Pourquoi avoir participé au Prix Liliane Bettencourt pour l’intelligence de la main ?

À un moment de ma carrière, j’ai senti qu’il fallait que je confronte mon travail à d’autres regards. J’avais envie de passer devant un jury de professionnels. J’ai donc postulé une première année avec Eye Eve, puis une seconde avec Mallorca, mais ça ne fonctionnait pas. J’ai fini par comprendre que je devais aller plus loin dans mes créations, que je trouve des solutions pour magnifier davantage mon geste de martelage, sa perception dans l’œuvre terminée. J’avais réalisé une série de sculptures sur le principe du fruit coupé, et notamment une sculpture composée autour du signe de l’infini. Je suis reparti de cette pièce pour la présenter dans une version encore plus poussée techniquement, avec un polissage très élaboré de tout son volume intérieur. Ce travail a donné naissance à L’Infini, qui reprend les principes classiques de composition de formes en dinanderie, à savoir les formes de révolution. C’est cette œuvre qui m’a permis de remporter le prix en 2014, dans la catégorie « Talent d’exception ».

Que vous a apporté ce Prix ?

La reconnaissance de mon travail bien sûr. C’était pour le jeune homme venu étudier à Paris une sorte de récompense, presque une revanche après des années dans l’ombre, à travailler seul et durement. Le Prix est aussi une façon de valoriser un métier qui n’existe plus vraiment, de le mettre sur le devant de la scène.
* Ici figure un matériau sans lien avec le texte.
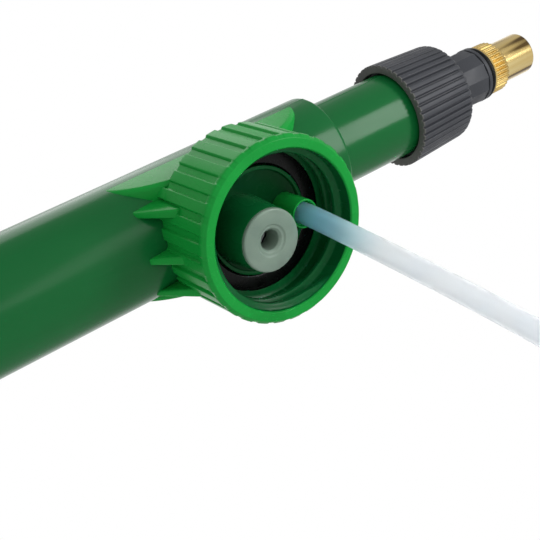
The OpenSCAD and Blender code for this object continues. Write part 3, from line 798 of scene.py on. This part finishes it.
def nozzle_piece():
    """The knurled collar and the smooth tip, one turned piece."""
    angles = rib_angles(KNURLS, [0, 0.1, 0.2, 0.3, 0.4, 0.5])
    # flat out to 0.16 of the knurls' spacing, then straight down to the groove at 0.42
    knurls = np.clip(1.6 - 3.8 * np.abs(from_rib(angles, KNURLS)), 0, 1)
    middle = 72.0       # on the bore, where the outline starts and ends
    rows = fillet([(middle, JET_BORE_R), (JET_BACK, JET_BORE_R, 0.2), (JET_BACK, 4.8, 0.1),
                   (JET_BACK + 0.55, 5.36)], 4)
    rows += raised([(69.87, 4.92, 0.44), (71.0, 4.91, 0.44), (72.3, 4.9, 0.44), (73.3, 4.88, 0.44),
                    (73.5, 4.86, 0.34), (73.66, 4.82, 0.16)], knurls)
    rows += fillet([(73.78, 4.72), (73.9, 4.5, 0.1), (JET_TIP_BACK + 0.1, JET_TIP_R, 0.1),
                    (JET_FRONT, JET_TIP_R, 0.75), (JET_FRONT, 1.6, 0.3),
                    (JET_FRONT - 0.5, SPRAY_HOLE_R, 0.1), (JET_FRONT - 1.5, SPRAY_HOLE_R, 0.1),
                    (JET_FRONT - 3.2, JET_BORE_R, 0.3), (middle, JET_BORE_R)], 6)[:-1]
    obj = spun("brass_nozzle_jet", rows, BRASS, angles=angles, closed=True, smooth_below=40)
    # painted reflection: the tip gets the brass streaked with dark and bright bands
    second_material(obj, TIP_BRASS_PAINTED_BANDS, lambda c: c.x > JET_TIP_BACK)
    return obj


carry(nozzle_piece(), "jet", "brass_nozzle")

# ---------------------------------------------------------------- gland nut and bump stop

gland_low, gland_high = cad_box("gland_nut")
GLAND_BACK, GLAND_FRONT = gland_low[0], gland_high[0]
GLAND_RIBS, GLAND_BORE_R, GLAND_HOLE_R, GLAND_R = 36, 11.03, 4.4, 12.65
BUMP_BACK, BUMP_FRONT, BUMP_IN_R, BUMP_R = -188.95, -186.05, 4.02, 7.4


def gland_piece():
    """The nut that closes the barrel's rear, with the same ribs as the union nut."""
    angles = rib_angles(GLAND_RIBS, RIB_MARKS)
    ribs = rib_pattern(angles, GLAND_RIBS, RIB_TOP, RIB_BASE)
    end_rise = [(0.0, 12.5, 0.05), (0.2, 12.6, 0.35), (0.4, 12.62, 0.55)]
    middle, wall_front = -175.0, GLAND_BACK + 4.6
    rows = fillet([(middle, GLAND_BORE_R), (wall_front, GLAND_BORE_R, 0.1),
                   (wall_front, GLAND_HOLE_R, 0.2), (GLAND_BACK, GLAND_HOLE_R, 0.3),
                   (GLAND_BACK, 11.6, 0.5), (GLAND_BACK + 0.4, 12.3)], 4)
    rows += raised([(GLAND_BACK + 0.7 + s, r, height) for s, r, height in end_rise], ribs)
    rows += raised([(s, GLAND_R, 0.62) for s in (-184.5, -180.0, -176.0, -172.0, -169.6)], ribs)
    rows += raised([(GLAND_FRONT - 1.9 - s, r, height) for s, r, height in end_rise[::-1]], ribs)
    rows += fillet([(GLAND_FRONT - 1.7, 12.5), (GLAND_FRONT, 12.4, 0.4),
                    (GLAND_FRONT, GLAND_BORE_R, 0.2), (middle, GLAND_BORE_R)], 4)[:-1]
    return spun("gland_nut_ribbed", rows, GREY, angles=angles, closed=True, smooth_below=50)


carry(gland_piece(), "frame", "gland_nut")

bump_rows = loop([(-187.5, BUMP_IN_R), (BUMP_BACK, BUMP_IN_R, 0.2), (BUMP_BACK, BUMP_R, 0.6),
                  (BUMP_FRONT, BUMP_R, 0.6), (BUMP_FRONT, BUMP_IN_R, 0.2)])
carry(spun("bump_ring", bump_rows, RUBBER, closed=True), "plunger", "bump_stop")

# ---------------------------------------------------------------- handle

BAR_X, BAR_HALF, BAR_R = -222.0, 33.5, 8.5      # the cross bar, and half its part between domes
BAR_SWELL, BAR_WAVE = 0.035, 42                 # its slow swells along Y
GRIP_GROOVES, GRIP_DEPTH, GRIP_LOW, GRIP_HIGH = 24, 0.35, 14, 31
STEM_BORE_R, STEM_FLOOR = 4.02, -216.0


def grip_share(y):
    """1 along the grooved part of each grip, easing to 0 over 2 mm at its ends."""
    rise = min(1, max(0, (abs(y) - GRIP_LOW) / 2))
    fall = min(1, max(0, (GRIP_HIGH - abs(y)) / 2))
    return ease(rise) * ease(fall)


def handle_bar():
    """The cross bar: a spindle with soft swells, domed ends and a grooved grip on each side."""
    angles = rib_angles(GRIP_GROOVES, [0, 0.2, 0.3, 0.4, 0.5])
    grooves = 1 - rib_pattern(angles, GRIP_GROOVES, 0.25, 0.45)
    full = BAR_HALF + BAR_R
    rows = []
    for y in np.linspace(-full, full, 120):
        past = max(0.0, abs(y) - BAR_HALF)
        dome = math.sqrt(max(0.0, 1 - (past / BAR_R) ** 2))
        swell = 1 - BAR_SWELL + BAR_SWELL * math.cos(2 * math.pi * y / BAR_WAVE)
        rows.append((y, BAR_R * dome * (swell if past == 0 else 1.0), -GRIP_DEPTH * grip_share(y)))
    rows[0], rows[-1] = (-full, 0.0, 0.0), (full, 0.0, 0.0)
    return spun("handle_bar", raised(rows, grooves), GREY, Y_AXIS, (BAR_X, 0, AXIS_Z), angles,
                smooth_below=60)


carry(handle_bar(), "plunger", "handle")
stem_rows = fillet([(-221.0, 0), (-221.0, 8.2, 0.5), (-208.0, 7.4), (-192.5, 7.3, 0.5),
                    (-192.0, 7.9, 0.3), (-189.2, 7.9, 0.5), (-189.05, STEM_BORE_R, 0.1),
                    (STEM_FLOOR, STEM_BORE_R, 0.2), (STEM_FLOOR, 0)], 5)
carry(spun("handle_stem", stem_rows, GREY), "plunger")

# ---------------------------------------------------------------- air valve's spring

SPRING_R, WIRE_R, SPRING_TURNS, COIL_STEPS, WIRE_STEPS = 2.5, 0.32, 4, 24, 12
SPRING_LOW, SPRING_HIGH, VALVE_LIFT = POCKET_FLOOR, 0.25, 1.5
END_ROOM = 1.1 * WIRE_R                 # from each end of the spring to its wire's middle


def spring_piece():
    """A coil of round wire between the floor of the plug's pocket and the poppet."""
    steps = COIL_STEPS * SPRING_TURNS
    wire = np.linspace(0, 2 * math.pi, WIRE_STEPS, endpoint=False)
    r = SPRING_R + WIRE_R * np.cos(wire)
    rings = []
    for i in range(steps + 1):
        angle = 2 * math.pi * i / COIL_STEPS
        z = SPRING_LOW + END_ROOM + (SPRING_HIGH - SPRING_LOW - 2 * END_ROOM) * i / steps
        rings.append(np.column_stack([VALVE_X + r * math.cos(angle), r * math.sin(angle),
                                      z + WIRE_R * np.sin(wire)]))
    faces = grid_faces(len(rings), WIRE_STEPS)
    faces.append(tuple(range(WIRE_STEPS)))
    faces.append(tuple(steps * WIRE_STEPS + j for j in range(WIRE_STEPS - 1, -1, -1)))
    return make_object("valve_spring_coil", np.concatenate(rings) * MM, faces, STEEL, 60)


spring = spring_piece()
carry(spring, "frame", "check_valve_spring")
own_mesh(spring)

# ---------------------------------------------------------------- CAD nodes that stay

for mat, nodes in ((RUBBER, ("check_valve_poppet", "nozzle_gasket", "stem_o_ring", "piston_cup",
                             "rod_seal")),
                   (GREY, ("piston_head", "piston_rod", "rod_guide")),
                   (STEEL, ("piston_nut", "handle_pin")),
                   (BRASS, ("jet_core",))):
    for node in nodes:
        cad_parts[node].material_slots[0].material = mat

# ---------------------------------------------------------------- floor and surround

GROUND_Z = -0.34                        # metres, below the dip tube's end
AWAY = (0.453, 0.443, 0.774)            # the way the camera looks
LIGHT_GREY, WHITE = 0.55, 1.0           # the surround's strength, and where the camera looks
FADE_START, FADE_END = 0.70, 0.94       # cosines of the angle from AWAY between the two

bpy.ops.mesh.primitive_plane_add(size=8, location=(0, 0, GROUND_Z))
floor = bpy.context.object
floor.name = "floor"
floor_mat, floor_nt, floor_bsdf = shader_tree("pale_floor")
floor_shades = [(NOISE_LOW, (0.92, 0.92, 0.92)), (NOISE_HIGH, (0.94, 0.94, 0.94))]
floor_nt.links.new(ramp(floor_nt, noise(floor_nt, 4, 3), floor_shades),
                   floor_bsdf.inputs["Base Color"])
set_inputs(floor_bsdf, {"Roughness": 0.6})
floor.data.materials.append(floor_mat)

world = bpy.data.worlds.new("studio")
bpy.context.scene.world = world
world.use_nodes = True
world_nt = world.node_tree
background = world_nt.nodes["Background"]
set_inputs(background, {"Color": (1, 1, 1, 1)})
sky = world_nt.nodes.new("ShaderNodeTexCoord")
facing = world_nt.nodes.new("ShaderNodeVectorMath")
facing.operation = "DOT_PRODUCT"
facing.inputs[1].default_value = AWAY
fade = world_nt.nodes.new("ShaderNodeMapRange")
fade.interpolation_type = "SMOOTHSTEP"
set_inputs(fade, {"From Min": FADE_START, "From Max": FADE_END, "To Min": LIGHT_GREY,
                  "To Max": WHITE})
world_nt.links.new(sky.outputs["Generated"], facing.inputs[0])
world_nt.links.new(facing.outputs["Value"], fade.inputs["Value"])
world_nt.links.new(fade.outputs["Result"], background.inputs["Strength"])


# ---------------------------------------------------------------- lamps

def columns_matrix(x, y, z, at):
    """The placement whose own X, Y and Z run along x, y and z, at the point at."""
    return Matrix(((x.x, y.x, z.x, at.x), (x.y, y.y, z.y, at.y), (x.z, y.z, z.z, at.z),
                   (0, 0, 0, 1)))


def softbox(name, target, direction, distance, size, power, across=(0, 0, 1)):
    """A lamp that the camera can't see, facing the target from the direction given. Across
    points roughly along its second side."""
    data = bpy.data.lights.new(name, "AREA")
    data.shape = "RECTANGLE"
    data.size, data.size_y = size
    data.energy = power
    obj = bpy.data.objects.new(name, data)
    bpy.context.scene.collection.objects.link(obj)
    obj.visible_camera = False
    towards = Vector(direction).normalized()
    side = Vector(across).cross(towards).normalized()
    obj.matrix_world = columns_matrix(side, towards.cross(side), towards,
                                      Vector(target) + towards * distance)


# key streaks the outlet tube and the nut, side the barrel, and tip the brass
softbox("key", target=(0.036, -0.004, 0.0075), direction=(0.58, -0.38, -0.72), distance=0.26,
        size=(0.07, 0.19), power=0.36, across=(0.009, -0.886, 0.464))
softbox("side", target=(-0.03, -0.005, 0.005), direction=(0.33, -0.46, -0.82), distance=0.2,
        size=(0.04, 0.125), power=0.027)
softbox("tip", target=(0.0783, -0.0015, 0.011), direction=(0.68, -0.203, -0.705), distance=0.26,
        size=(0.03, 0.09), power=0.014)
softbox("top", target=(0.02, 0, 0), direction=(0.2, -0.5, 1.0), distance=0.9, size=(0.6, 0.6),
        power=2)

# ---------------------------------------------------------------- camera

CAMERA_AT = Vector((-0.08974, -0.07797, -0.15345))
backward = -Vector(AWAY).normalized()
rightward = Vector((0.786, 0.211, -0.581)).normalized()
upward = backward.cross(rightward).normalized()
rightward = upward.cross(backward).normalized()

camera_data = bpy.data.cameras.new("camera")
camera_data.sensor_width = 36
camera_data.lens = 74.9
camera_data.clip_start = 0.01
camera_data.clip_end = 20
camera = bpy.data.objects.new("camera", camera_data)
bpy.context.scene.collection.objects.link(camera)
camera.matrix_world = columns_matrix(rightward, upward, backward, CAMERA_AT)
bpy.context.scene.camera = camera
bpy.context.scene.view_settings.view_transform = "Standard"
Au delà, j’ai été le premier à bénéficier d’un accompagnement sur trois ans offert par la Fondation Bettencourt Schueller, ce qui m’offre une sécurité et me permet de développer des projets. Lorsqu’on débute, on se donne beaucoup avec peu de moyens, et financièrement on ne peut se projeter qu’à court terme. Avec le soutien de la Fondation, je peux me libérer de cet aspect et me concentrer sur la création. Cette reconnaissance m’apporte également la possibilité d’envisager une collection totalement libre, sans que celle-ci soit une réponse à des commandes. Le Prix est important car il me permet de libérer ma créativité, de créer une dynamique.